Freitag, 7. Januar 2011

Ich sollte die Fleißarbeit, die Sie mir aufgetragen haben, vielleicht besser als Gespenstergeschichte beginnen...

Ein Buch das lange in meinen Bücherregalen darauf wartete gelesen zu werden, schaffte es endlich von den Regalen auf den Nachttisch – aber nicht für eine lange Zeit, da es unsagbar faszinierend war: ANGELICA von Arthur Phillips (2007).

Das viktorianische London. Constance Barton hat nach mehreren Fehlgeburten endlich einer Tochter das Leben geschenkt: Angelica. Constances Gesundheit hat dermaßen gelitten, dass die Ärzte ihr von jeder weiteren Schwangerschaft abraten, da das ihren sicheren Tod bedeuten könne.
Als Angelica vier Jahre alt ist, quartiert ihr Vater - Constances Ehemann Joseph – sie aus dem elterlichen Schlafzimmer aus und fordert seine ehelichen Rechte bei Constance ein. Damit im Zusammenhang zu stehen scheint eine Reihe unheimlicher Ereignisse – von unerklärlichen Rissen in Möbelstücken bis zu einem blauschimmernden Geist, den Constance dabei beobachtet wie er Angelica heimsucht. Kann die herbeigerufene Anne Montague, die sich in okkulten Fragen auskennt, helfen? Hat Joseph etwas mit den Geschehnissen zu tun? Ist Missbrauch im Spiel? Oder verliert Constance langsam den Verstand?

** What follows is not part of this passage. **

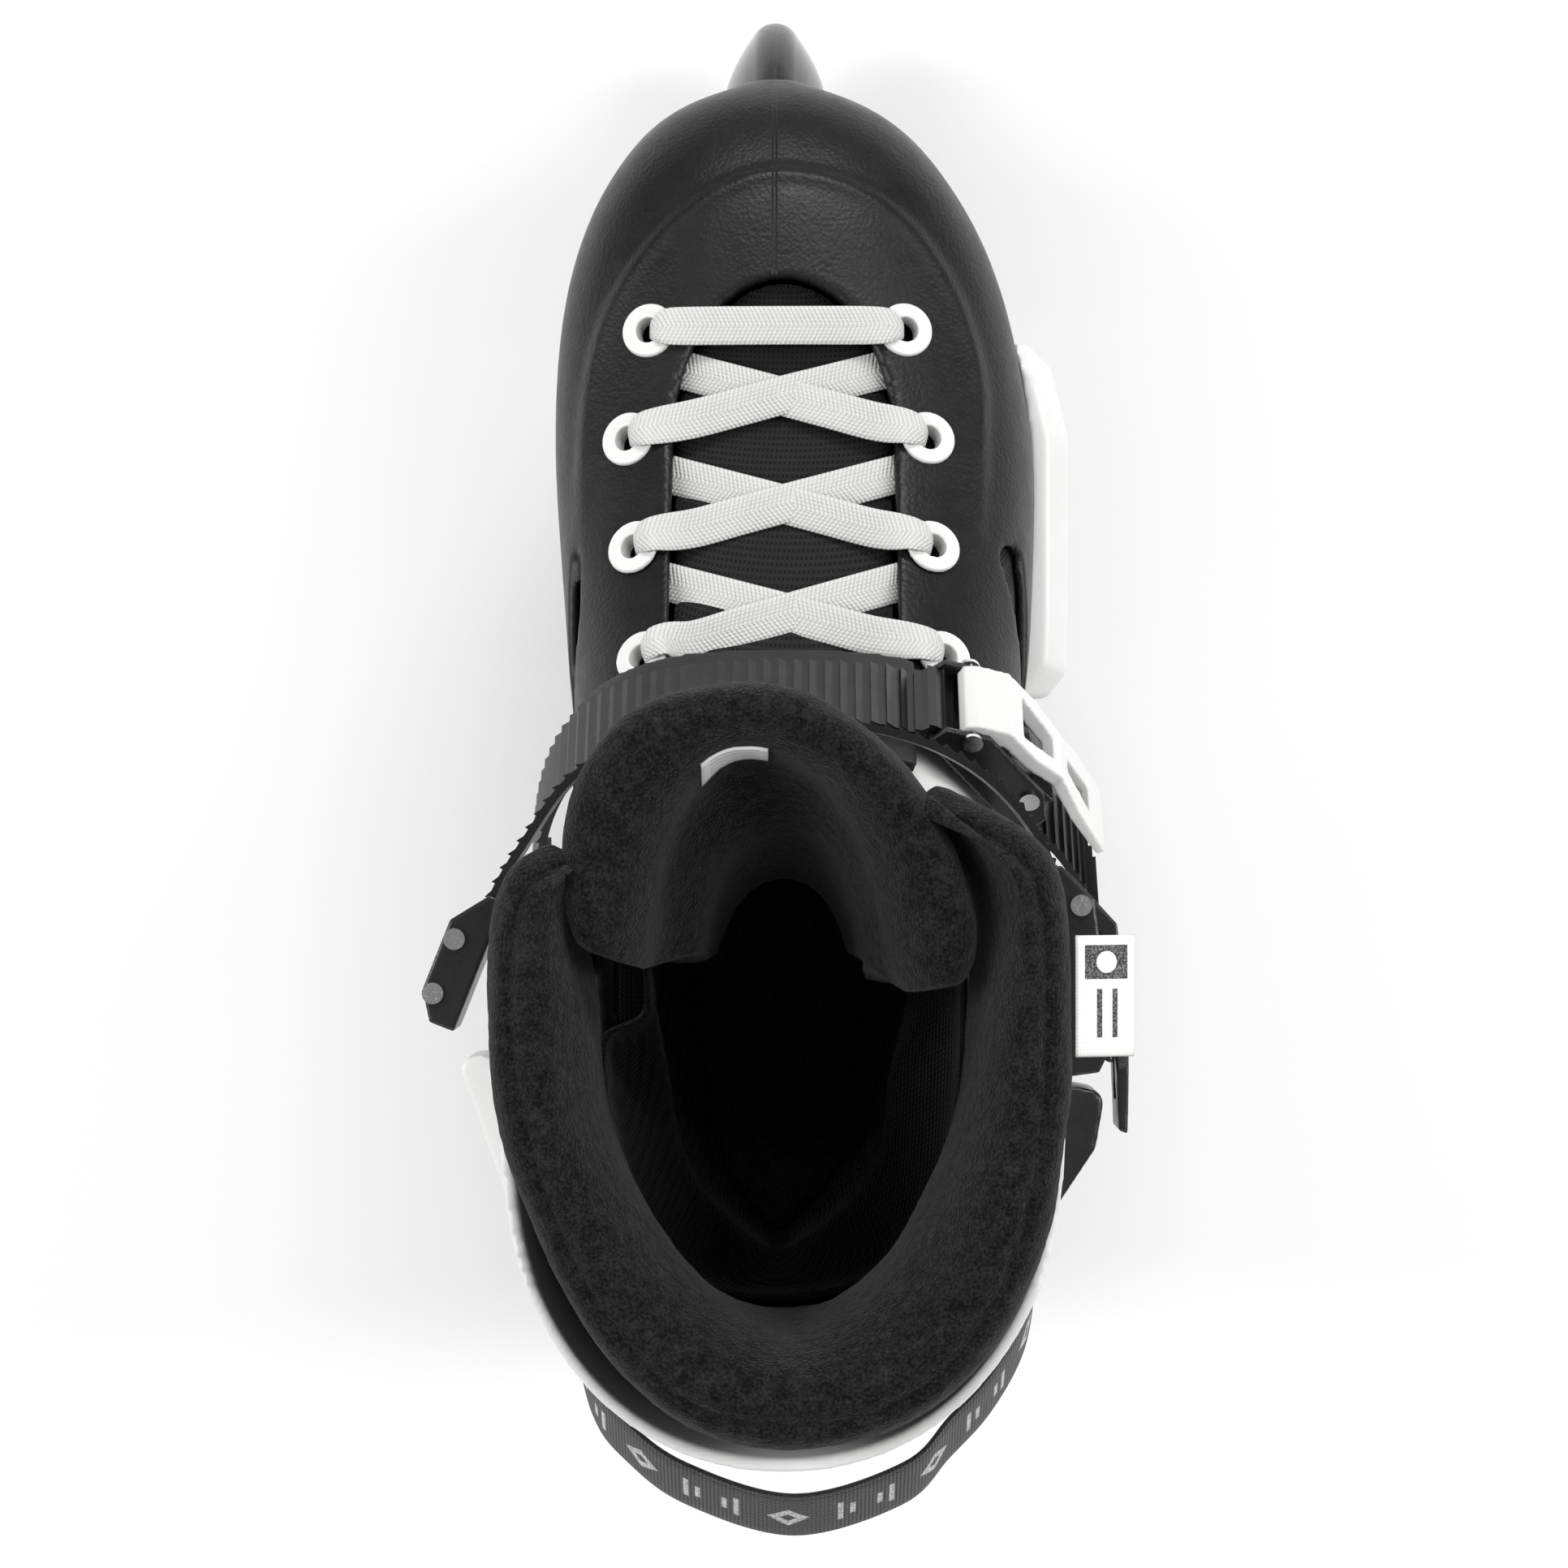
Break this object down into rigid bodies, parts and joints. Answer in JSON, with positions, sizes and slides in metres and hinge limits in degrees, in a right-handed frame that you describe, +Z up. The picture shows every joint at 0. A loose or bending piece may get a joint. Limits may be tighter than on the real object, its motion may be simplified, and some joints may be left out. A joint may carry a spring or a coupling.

Um es gleich vorweg zu sagen: In diesem Buch stehen komplett sinnlose Sätze, wie z.B. die Antwort auf den Satz „Ich frage mich ob ich wahnsinnig bin.“:

Reden Sie wirres Zeug mit Katzen, die auf Fenstersimsen hocken?

- Also, wirklich. Ich habe das mit meinen Katzen diskutiert und die fanden das auch albern.

Es ist möglich, dass Ihr während der Lektüre zu überlegen beginnt, ob Ihr nicht auch nachts die Spiegel verhängen solltet. Als sehr effektvoll hat sich übrigens ein kurzer Wackelkontakt in meinem Lichtschalter im richtigen Moment erwiesen – und dass zur selben Zeit der Wind ums Haus heulte..

Auf jeden Fall interessant ist die Theorie, dass alle Frauen latent wahnsinnig sind - und nur durch einen Mann der Ausbruch dieses weiblichen Wahnsinns eingedämmt werden kann:

„Folglich hatten alle Witwen und alte Jungfern auf der ganzen Welt Marotten. Niemand verhinderte, dass ihre Schrulligkeit gnadenlos überall einsickerte.“ So, so. Sieh an..

Und wusstet Ihr Folgendes?:

„Für jeden Mann, selbst einen verheirateten Mann im geheimen Einverständnis mit seiner Frau, ist eine übermäßige Entleerung von Samenflüssigkeit normalerweise tödlich.“

– Seid Ihr Euch Eurer Verantwortung bewusst? Ich bitte Euch das in Zukunft zu bedenken, wenn Ihr wieder wollüstig über so ein armes Kerlchen herfallt!!

Schön ist auch der Vergleich eines Psychiaters, der befand, dass menstruierende Frauen im Endeffekt eine starke Ähnlichkeit mit Werwölfen aufweisen – und genauso abhängig vom Mond sind.

Das Buch wimmelt nur so von – im wahrsten Sinne des Wortes viktorianischem Sexismus und Rassismus. Sehr spannend fand ich, dass man die Geschichte erst aus der Sicht Constances, dann Annes, anschließend Josephs und ganz zum Schluss Angelicas Sicht auf die Dinge erfährt.
Das Ganze ist konzipiert wie ein Bericht an einen Arzt – wer da berichtet erfährt man allerdings erst ziemlich spät und Ihr dürft am Ende auch nicht erwarten, dass Euch die Lösung auf einem silbernen Tablett serviert wird. Vieles hier wird impliziert und sieht im nächsten Moment schon ganz anders aus – was ich an diesem Buch auch besonders mochte.
  • Sexappeal: Im Endeffekt dreht sich hier fast alles – wenn auch in einer sehr verhüllten Art – um Sex und die viktorianische Sichtweise darauf.

  • Woher nehmen: Das Buch ist derzeit nur als Taschenbuch unter folgender ISBN im Handel zu erhalten: ISBN 978-3-442-47002-0.
Zusammenfassend lässt sich vielleicht sagen, dass das Buch nur stellenweise gruselig ist, dafür aber auch sehr tragisch - ohne allerdings dass Ihr Taschentücher in Griffnähe bereit halten solltet - und dass vielleicht auch in unseren Leben mit mehr Offenheit einiges verhindert werden kann.